What does Design to Sell mean for a Santa Rosa home seller?

  • It means preparing your home for market with strategic improvements such as cleaning, staging, paint, fixture updates, landscaping, and, when needed, larger project-managed repairs or remodel coordination.

Which home updates usually matter most before selling in Santa Rosa?

  • The research supports starting with decluttering, deep cleaning, curb appeal, paint, staging, and selective visible updates in key spaces like the living room, primary bedroom, and kitchen.

Does staging really help a home sell in Santa Rosa?

  • NAR’s 2025 staging research found that 83% of buyers’ agents said staging helped buyers imagine the property as a future home, and nearly half of sellers’ agents said staging reduced time on market.

Should a Santa Rosa seller remodel the kitchen before listing?

  • Not always. National cost-versus-value data shows a minor kitchen remodel tends to perform better than a major midrange kitchen remodel for resale, so a targeted update is often the more disciplined choice.

What landscaping issues should Santa Rosa sellers think about before listing?

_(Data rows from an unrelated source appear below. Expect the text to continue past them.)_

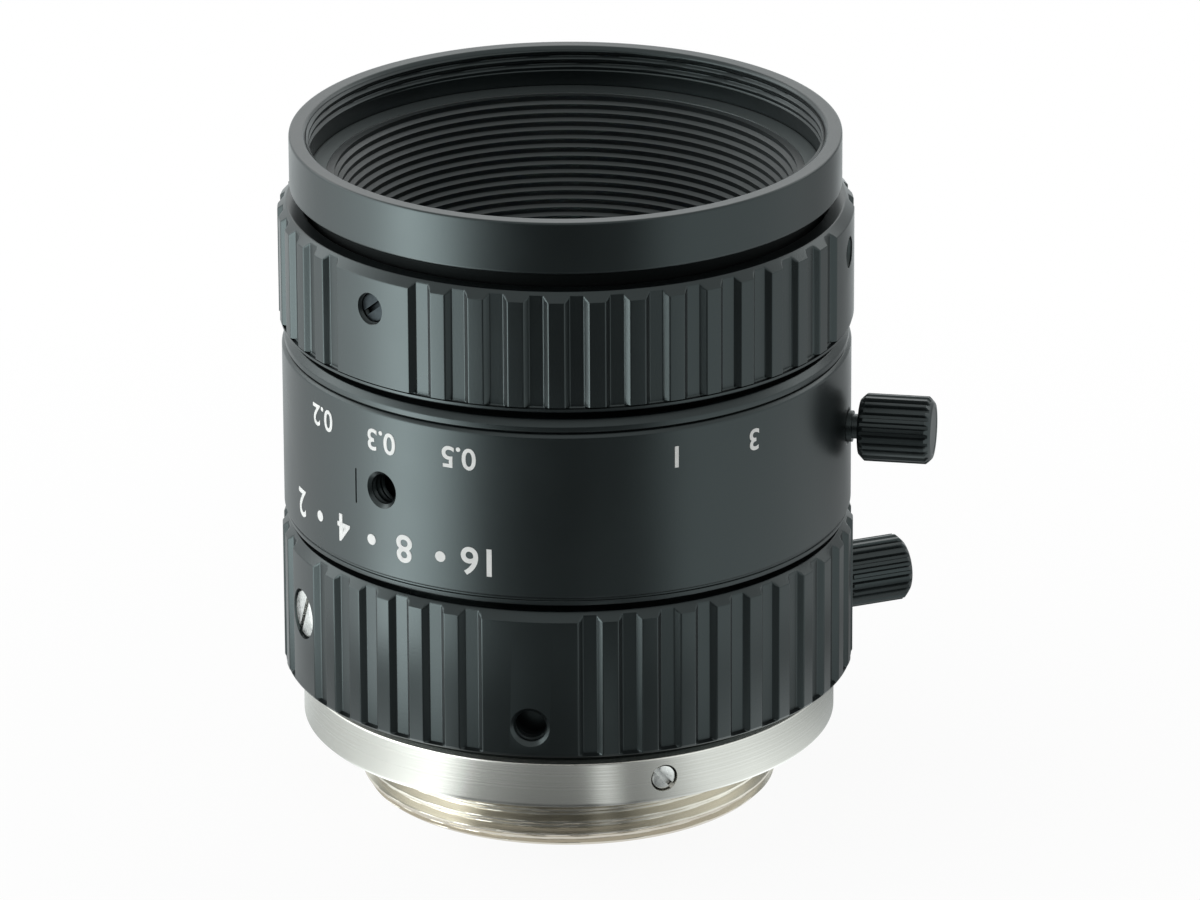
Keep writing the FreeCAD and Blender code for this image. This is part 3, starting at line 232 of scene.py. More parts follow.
glow = np.stack([np.interp(angle, TENT_LIGHT[:, 0], TENT_LIGHT[:, column])
                 for column in (FOOT, NEAR, FURTHER, FAR, FAR, FAR)])
tent_mesh = bpy.data.meshes.new("light_tent")
tent_mesh.from_pydata(points.reshape(-1, 3), [], faces)
tent_mesh.attributes.new("glow", "FLOAT", "POINT").data.foreach_set("value", glow.ravel())
tent_cloth = bpy.data.materials.new("lit_tent_cloth")
tent_cloth.use_nodes = True
tree = tent_cloth.node_tree
tree.nodes.clear()
level = add(tree, "ShaderNodeAttribute", attribute_name="glow")
shine = add(tree, "ShaderNodeEmission", {"Color": linear("#f8feff"), "Strength": level.outputs["Fac"]})
add(tree, "ShaderNodeOutputMaterial", {"Surface": shine.outputs[0]})
tent_mesh.materials.append(tent_cloth)
tent = bpy.data.objects.new("light_tent", tent_mesh)
tent.visible_camera = tent.visible_diffuse = tent.visible_shadow = tent.visible_transmission = False
bpy.context.scene.collection.objects.link(tent)


# Mount ring: brass, turned in one piece with the camera thread, then nickel plated. It sits over the foot of
# the barrel, where three slotted steel screws clamp it.
def rounded(corners, ease, steps=4):
    """Closed outline with eased corners. Each corner becomes a parabola between two points set back from it by
    the ease, (1-s)^2 a + 2 s (1-s) corner + s^2 b, and one more point outside each end keeps the sides flat."""
    corner = np.array(corners, float)
    before = np.roll(corner, 1, 0) - corner
    after = np.roll(corner, -1, 0) - corner
    shorter = np.minimum(np.linalg.norm(before, axis=1), np.linalg.norm(after, axis=1))
    before = before / np.linalg.norm(before, axis=1)[:, None]
    after = after / np.linalg.norm(after, axis=1)[:, None]
    back = np.minimum(ease, 0.3 * shorter)[:, None]
    s = np.linspace(0, 1, steps)[None, :, None]
    start, end = corner + before * back, corner + after * back
    curve = (1 - s) ** 2 * start[:, None] + 2 * s * (1 - s) * corner[:, None] + s ** 2 * end[:, None]
    outer = np.stack([corner + 1.5 * before * back, corner + 1.5 * after * back], 1)
    return np.concatenate([outer[:, :1], curve, outer[:, 1:]], 1).reshape(-1, 2)


def turned(outline, columns=300):
    """Grid of an outline of radii and heights carried round the lens axis: x = r sin a, y = -r cos a."""
    angle = np.linspace(0, math.tau, columns, endpoint=False)
    radius, height = np.array(outline, float).T
    return np.stack([np.outer(radius, np.sin(angle)), -np.outer(radius, np.cos(angle)),
                     np.repeat(height[:, None], columns, 1)], -1)


MERGE_DISTANCE = 3e-8


def skin(name, *grids, loop=True, crease=40):
    """Closed mesh from grids of points in millimetres: each column closes on the first, rows close too where
    the outline is a loop, and rows whose points coincide merge into poles. Faces are turned outwards."""
    points = np.concatenate([grid.reshape(-1, 3) for grid in grids])
    faces, first = [], 0
    for grid in grids:
        index = first + np.arange(grid.shape[0] * grid.shape[1]).reshape(grid.shape[:2])
        low, high = (index, np.roll(index, -1, 0)) if loop else (index[:-1], index[1:])
        faces.append(np.stack([low, np.roll(low, -1, 1), np.roll(high, -1, 1), high], -1).reshape(-1, 4))
        first += index.size
    mesh = bpy.data.meshes.new(name)
    mesh.from_pydata(points * MM, [], np.concatenate(faces))
    shell = bmesh.new()
    shell.from_mesh(mesh)
    bmesh.ops.remove_doubles(shell, verts=shell.verts, dist=MERGE_DISTANCE)
    bmesh.ops.recalc_face_normals(shell, faces=shell.faces)
    shell.to_mesh(mesh)
    shell.free()
    mesh.shade_smooth()
    mesh.set_sharp_from_angle(angle=math.radians(crease))
    piece = bpy.data.objects.new(name, mesh)
    bpy.context.scene.collection.objects.link(piece)
    return piece


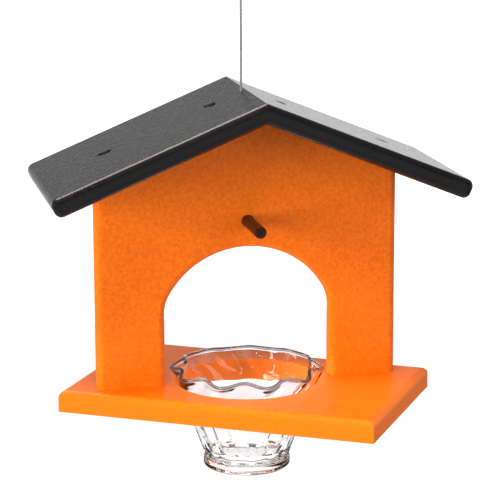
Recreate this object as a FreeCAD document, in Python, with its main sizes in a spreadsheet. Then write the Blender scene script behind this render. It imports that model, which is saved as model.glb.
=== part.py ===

  • Along with appearance, sellers should consider wildfire-ready maintenance such as defensible space, roof and gutter cleaning, removal of dead plant material, mowing grasses, and reducing ladder fuels where applicable.

Do Santa Rosa sellers need permits for tree or repair work before listing?

  • In many cases, yes. Santa Rosa requires permits for some tree removal or alteration, especially for heritage trees, and building permits may be required for certain repair or alteration work unless the work is exempt.